I just might be out of here some day soon. This guy from the south is really interested in me. I asked how the evangelist proposed to get him out.

He wants my life story. And how I was convicted for the murders of seven people and how I'm now a Christian.

That will get the ball rolling so that by the time I'm up for parole I'll make it. And that's not far away. This southern guy will get people to write letters.

Big People.

And he will be able to swing some politicians my way.

Soon after that, in the early spring of 1976, the evangelist returned. This time he brought so many people the service had to be held in the gymnasium. There was one scene I'll never forget. Tex, the bigwig at the Protestant chapel, was making presentations -- certificates for the guests.

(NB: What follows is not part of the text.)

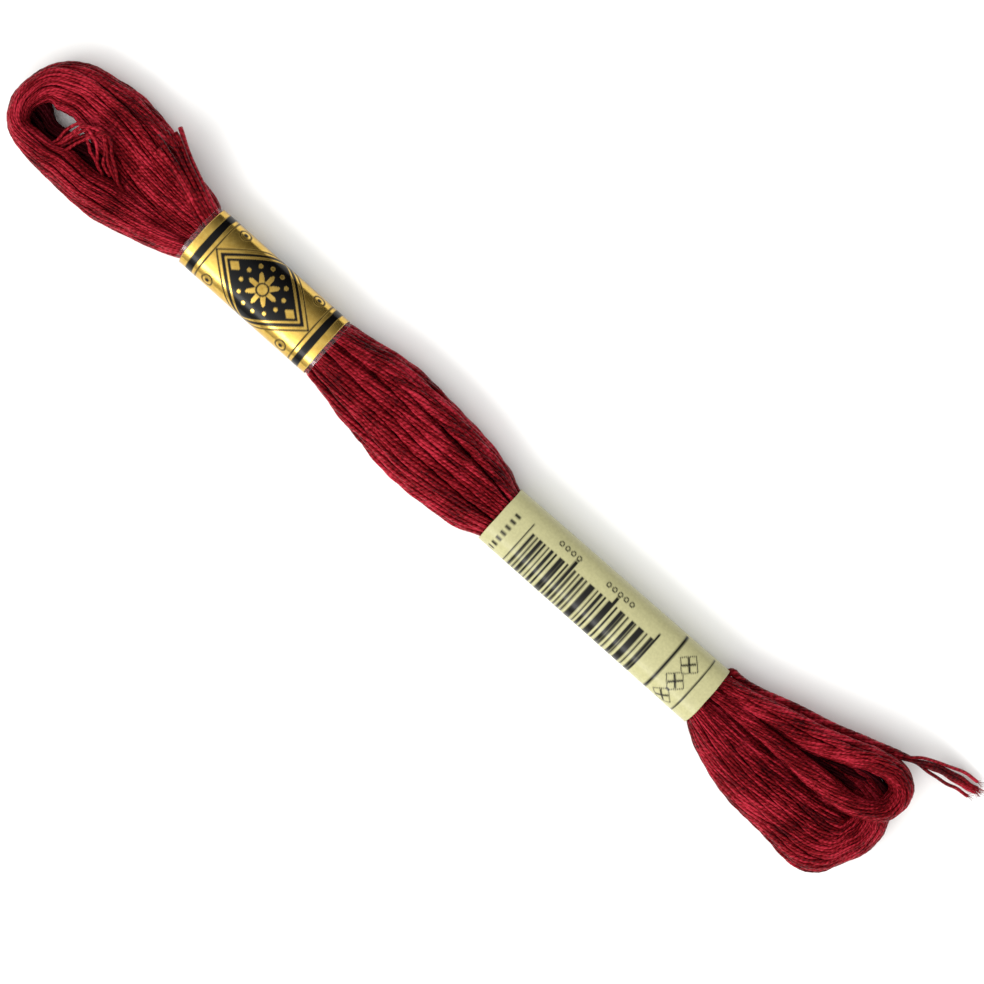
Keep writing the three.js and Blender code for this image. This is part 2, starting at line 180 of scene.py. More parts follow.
# ---- loose ends: points of each route ----
TAIL_END = [
    (49.3, 4.15, 4.2),
    (50.4, 4.15, 4.2),
    (52.2, 4.3, 4.2),
    (54.6, 4.88, 4.3),
    (57.0, 5.65, 4.35),
    (59.4, 6.43, 4.4),
    (62.0, 7.13, 4.45),
    (64.6, 7.78, 4.5),
    (67.2, 8.58, 4.55),
    (69.8, 9.53, 4.6),
    (72.2, 10.3, 4.6),
    (74.6, 11.15, 4.55),
    (77.0, 11.95, 4.3),
    (79.2, 12.85, 3.7),
    (81.4, 13.65, 2.8),
    (83.6, 14.2, 1.8),
    (85.6, 14.6, 1.0),
    (87.3, 14.9, 0.75),
]
TAIL_END_LENGTH = 40.0
TAIL_LEAD_IN = (48.45, 2.8, 4.1)  # where its strands start, under the band
TAIL_TWIST = 6.2  # its strands turn once in this length
TAIL_RING = 0.36  # radius of the ring that they lie on
TAIL_PARTING = (0.62, 0.3)  # share of the route where they start to part, and for how long
TAIL_WAVES = [(9.0, 0.1), (4.0, 0.05)]
STRAND_REST = 0.26  # height of a strand's middle where it lies on the table
# Fibres at each strand's tip. A fibre's length is between two shares of the longest.
FRAY = {"fibres": 9, "length": 1.5, "shares": (0.35, 1.0), "spread": 0.34, "root": 0.1,
        "width": 0.09, "rings": 8}
# How each of its six strands leaves the middle of the route near the tip: sideways and
# up, and how much further than the route it reaches.
TAIL_SPREAD = [
    (1.25, 0.25, 0.2),
    (0.45, 0.35, 0.7),
    (0.1, 0.0, 0.9),
    (-0.15, 0.4, 0.6),
    (-0.4, 0.1, 0.8),
    (-1.35, 0.05, 0.1),
]
# Cut strands that fan out of the first band's mouth: tip, three points between, and root.
HEAD_FAN = [
    [(-63.1, 9.95, 5.6), (-61.2, 8.75, 6.0), (-58.3, 7.2, 6.2), (-51.8, 4.6, 5.7), (-49.0, 4.1, 4.8)],
    [(-62.9, 8.8, 6.9), (-60.6, 7.9, 7.0), (-57.6, 6.4, 6.9), (-51.8, 4.0, 6.3), (-49.0, 3.5, 5.6)],
    [(-63.9, 8.1, 7.3), (-61.4, 7.2, 7.4), (-57.8, 5.7, 7.3), (-51.8, 3.4, 6.7), (-49.0, 2.9, 6.0)],
    [(-64.4, 6.7, 7.5), (-61.8, 6.1, 7.6), (-57.6, 4.9, 7.5), (-51.8, 2.8, 6.95), (-49.0, 2.3, 6.2)],
    [(-63.0, 5.5, 7.4), (-60.8, 5.1, 7.6), (-57.2, 4.1, 7.55), (-51.8, 2.2, 7.05), (-49.0, 1.8, 6.4)],
    [(-62.9, 5.1, 7.0), (-60.4, 4.8, 7.2), (-56.8, 3.6, 7.25), (-51.8, 1.6, 7.1), (-49.0, 1.2, 6.5)],
]
FAN_WIDTH = 1.4  # a cut strand spreads to this many times its width
# A slack loop of single strands that crosses the cleft between the legs: it climbs out
# of the narrow leg, arches over the wide one and dips back into the cleft.
SLACK_LOOP = [
    [(-76.2, -4.4, 4.2), (-75.6, -3.0, 5.3), (-74.9, -1.0, 6.1), (-73.6, 0.35, 6.7), (-71.6, 0.5, 6.9),
     (-69.6, -0.5, 6.6), (-68.2, -1.9, 5.6), (-67.2, -2.9, 4.4)],
    [(-75.6, -4.6, 4.2), (-75.1, -3.2, 5.3), (-74.2, -1.2, 6.2), (-72.9, 0.75, 6.9), (-71.0, 1.35, 7.1),
     (-69.0, 0.3, 6.8), (-67.6, -1.3, 6.1), (-66.0, -2.5, 4.6)],
    [(-75.0, -4.5, 4.4), (-74.4, -2.7, 5.6), (-73.5, -0.3, 6.5), (-72.2, 1.4, 7.1), (-70.2, 1.85, 7.2),
     (-68.3, 0.7, 6.9), (-67.0, -0.7, 6.3), (-64.9, -2.3, 4.8)],
    [(-74.2, -4.4, 4.6), (-73.5, -2.4, 5.8), (-72.6, 0.2, 6.8), (-71.2, 1.9, 7.3), (-69.4, 2.0, 7.3),
     (-67.6, 0.5, 6.9), (-66.0, -1.1, 6.2), (-63.9, -2.3, 4.9)],
    [(-73.3, -4.5, 4.8), (-72.7, -2.2, 5.9), (-71.8, 0.5, 6.9), (-70.2, 1.6, 7.3), (-68.4, 1.2, 7.2),
     (-66.6, -0.3, 6.7), (-64.8, -1.7, 5.9), (-62.4, -2.6, 4.9)],
    [(-74.8, -3.6, 4.0), (-74.0, -2.0, 4.9), (-73.1, -0.9, 5.6), (-71.9, -0.4, 5.9), (-70.6, -0.9, 5.8),
     (-69.4, -1.8, 5.2), (-68.3, -2.6, 4.2)],
]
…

When Tex gave certificates to a pair of sisters who were entertainers, they kissed him. I wonder if they remembered that he had wiped out one of the most beautiful women in Hollywood. They also filmed the whole scene.

Once again Tex and the evangelist plotted in the back room. When the good evangelist left, Tex told me --

I'll be water skiing on some lake in about two years, three years at the outside.

The thought was appalling. Here was a man who killed seven people without remorse. Here was a man who had mapped out a plan that would strike terror into the hearts of all Americans and who believed this plan could still be carried out. Here was a man for whom human life was nothing more than something to be toyed with.

The possibility of him being loose in a year or two was too scary to consider. Yet his carefully-laid plan was on the verge of succeeding. He had already hypnotized many into believing that he, Charles Manson's number one killer and right-hand man in any eventual implementation of Helter Skelter, was ready to return to society.

The thought was appalling. Even for a man like me, who's done his share of time. But never for murder. And believe it or not, I still love this big country. I'm just scared of what could happen after getting to know the real meaning of Helter Skelter.

The author of the story received one year for robbery at CMC and became a confident of Watson.